Everything else remains the same. We compute the loss based on the scores exactly as before, and get the gradient for the scores dscores exactly as before. However, the way we backpropagate that gradient into the model parameters now changes form, of course. First lets backpropagate the second layer of the Neural Network. This looks identical to the code we had for the Softmax classifier, except we’re replacing X (the raw data), with the variable hidden_layer):

# backpropate the gradient to the parameters
# first backprop into parameters W2 and b2
dW2 = np.dot(hidden_layer.T, dscores)
db2 = np.sum(dscores, axis=0, keepdims=True)

However, unlike before we are not yet done, because hidden_layer is itself a function of other parameters and the data! We need to continue backpropagation through this variable. Its gradient can be computed as:

dhidden = np.dot(dscores, W2.T)

Now we have the gradient on the outputs of the hidden layer. Next, we have to backpropagate the ReLU non-linearity. This turns out to be easy because ReLU during the backward pass is effectively a switch. Since \(r = max(0, x)\), we have that \( = 1(x > 0) \). Combined with the chain rule, we see that the ReLU unit lets the gradient pass through unchanged if its input was greater than 0, but kills it if its input was less than zero during the forward pass. Hence, we can backpropagate the ReLU in place simply with:

# backprop the ReLU non-linearity
dhidden[hidden_layer <= 0] = 0

And now we finally continue to the first layer weights and biases:

# finally into W,b
dW = np.dot(X.T, dhidden)
db = np.sum(dhidden, axis=0, keepdims=True)

We’re done! We have the gradients dW,db,dW2,db2 and can perform the parameter update. Everything else remains unchanged. The full code looks very similar:

# initialize parameters randomly
h = 100 # size of hidden layer
W = 0.01 * np.random.randn(D,h)
b = np.zeros((1,h))
W2 = 0.01 * np.random.randn(h,K)
b2 = np.zeros((1,K))

# some hyperparameters
step_size = 1e-0
reg = 1e-3 # regularization strength

# gradient descent loop
num_examples = X.shape[0]
for i in range(10000):

  # evaluate class scores, [N x K]
  hidden_layer = np.maximum(0, np.dot(X, W) + b) # note, ReLU activation
  scores = np.dot(hidden_layer, W2) + b2

  # compute the class probabilities
  exp_scores = np.exp(scores)
  probs = exp_scores / np.sum(exp_scores, axis=1, keepdims=True) # [N x K]
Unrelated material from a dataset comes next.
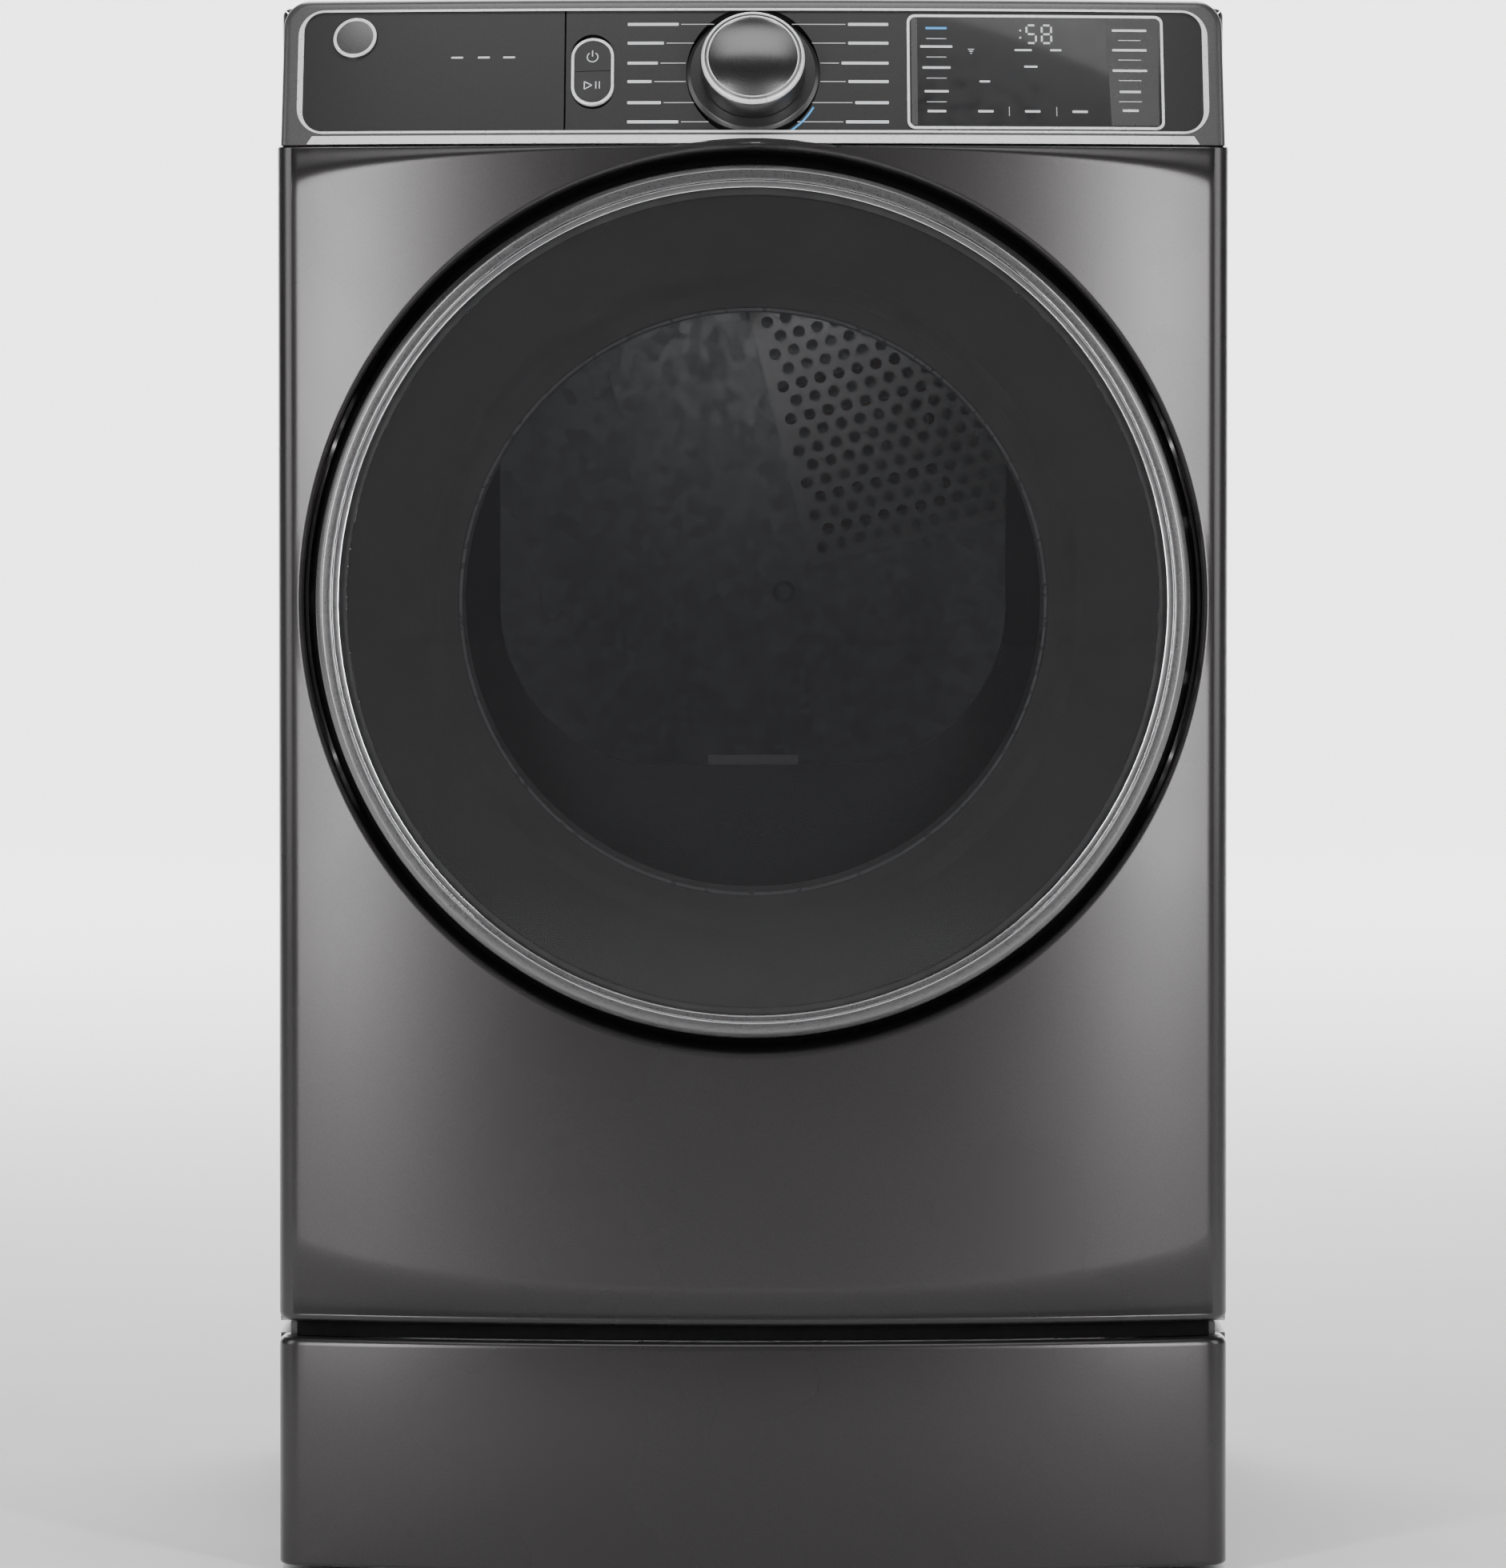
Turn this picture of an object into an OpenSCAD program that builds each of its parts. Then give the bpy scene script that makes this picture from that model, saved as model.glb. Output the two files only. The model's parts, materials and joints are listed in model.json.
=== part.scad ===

  # compute the loss: average cross-entropy loss and regularization
  correct_logprobs = -np.log(probs[range(num_examples),y])
  data_loss = np.sum(correct_logprobs)/num_examples
  reg_loss = 0.5*reg*np.sum(W*W) + 0.5*reg*np.sum(W2*W2)
  loss = data_loss + reg_loss
  if i % 1000 == 0:
    print "iteration %d: loss %f" % (i, loss)

  # compute the gradient on scores
  dscores = probs
  dscores[range(num_examples),y] -= 1
  dscores /= num_examples

  # backpropate the gradient to the parameters
  # first backprop into parameters W2 and b2
  dW2 = np.dot(hidden_layer.T, dscores)
  db2 = np.sum(dscores, axis=0, keepdims=True)
  # next backprop into hidden layer
  dhidden = np.dot(dscores, W2.T)
  # backprop the ReLU non-linearity
  dhidden[hidden_layer <= 0] = 0
  # finally into W,b
  dW = np.dot(X.T, dhidden)
  db = np.sum(dhidden, axis=0, keepdims=True)

  # add regularization gradient contribution
  dW2 += reg * W2
  dW += reg * W

  # perform a parameter update
  W += -step_size * dW
  b += -step_size * db
  W2 += -step_size * dW2
  b2 += -step_size * db2

This prints:

iteration 0: loss 1.098744
iteration 1000: loss 0.294946
iteration 2000: loss 0.259301
iteration 3000: loss 0.248310
iteration 4000: loss 0.246170
iteration 5000: loss 0.245649
iteration 6000: loss 0.245491
iteration 7000: loss 0.245400
iteration 8000: loss 0.245335
iteration 9000: loss 0.245292

The training accuracy is now:

# evaluate training set accuracy
hidden_layer = np.maximum(0, np.dot(X, W) + b)
scores = np.dot(hidden_layer, W2) + b2
predicted_class = np.argmax(scores, axis=1)
print 'training accuracy: %.2f' % (np.mean(predicted_class == y))

Which prints 98%!. We can also visualize the decision boundaries:

Neural Network classifier crushes the spiral dataset.

Summary

We’ve worked with a toy 2D dataset and trained both a linear network and a 2-layer Neural Network. We saw that the change from a linear classifier to a Neural Network involves very few changes in the code. The score function changes its form (1 line of code difference), and the backpropagation changes its form (we have to perform one more round of backprop through the hidden layer to the first layer of the network).